One pattern worth knowing is divergence, where price and an indicator disagree – price makes a new high, say, but RSI makes a lower high, hinting that momentum is fading even as price pushes on. Divergence can be an early clue that a move is losing steam, but it is notoriously unreliable as a standalone signal: momentum can diverge for a long time before anything happens, if it happens at all. Treat divergence as a reason to watch more closely and manage risk, never as a countdown to a guaranteed reversal.

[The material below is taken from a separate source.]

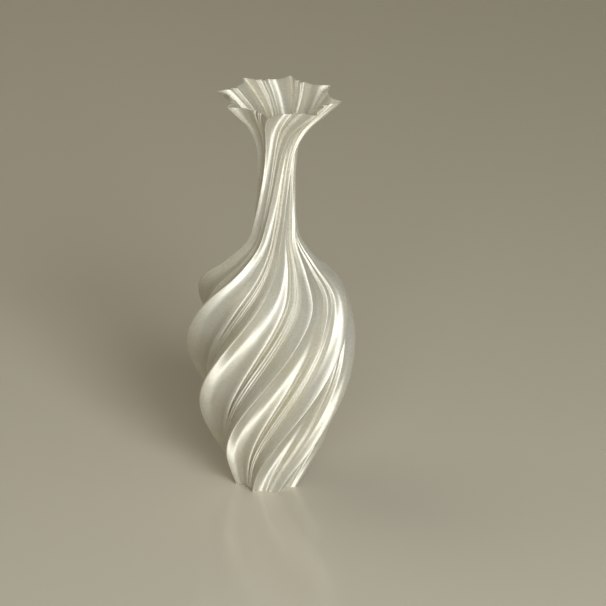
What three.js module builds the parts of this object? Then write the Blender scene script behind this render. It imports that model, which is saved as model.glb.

This is educational content, not financial advice or a trading signal. Indicators describe probabilities and past behaviour; they do not predict prices, and ‘overbought’ or ‘oversold’ is not an instruction to trade. Crypto is volatile. Do your own research.

Common indicator mistakes

Two to avoid. First, indicator overload – stacking a dozen indicators until they contradict each other and you simply pick the one that agrees with what you wanted to do. Second, mechanical trading of extremes, like selling every time RSI crosses 70, which fails badly in strong trends. Fewer indicators, understood well and read in context, beat a cluttered chart every time.

The takeaway

Moving averages clarify trend but lag; RSI gauges momentum but does not dictate reversals. Both are context, not commands. Use them sparingly and in concert with price and structure, and keep learning the craft in technical analysis in practice and Technical Analysis Basics.

Answers

Frequently asked questions

Does RSI above 70 mean I should sell?

No. Above 70 is often called 'overbought,' meaning the recent move has been strong and may be stretched - but in a strong trend RSI can stay high for a long time while price keeps rising. It is context, not a sell signal.

What is a moving average crossover?

It is when a shorter-term moving average crosses a longer-term one, which some traders watch as a trend cue. Because averages are built from past prices, crossovers lag and often arrive after much of a move has happened.

How many indicators should I use?

Fewer than most beginners think. A couple of indicators understood well and read alongside price and trend beat a cluttered chart of contradictory signals, which usually just lets you justify whatever you already wanted to do.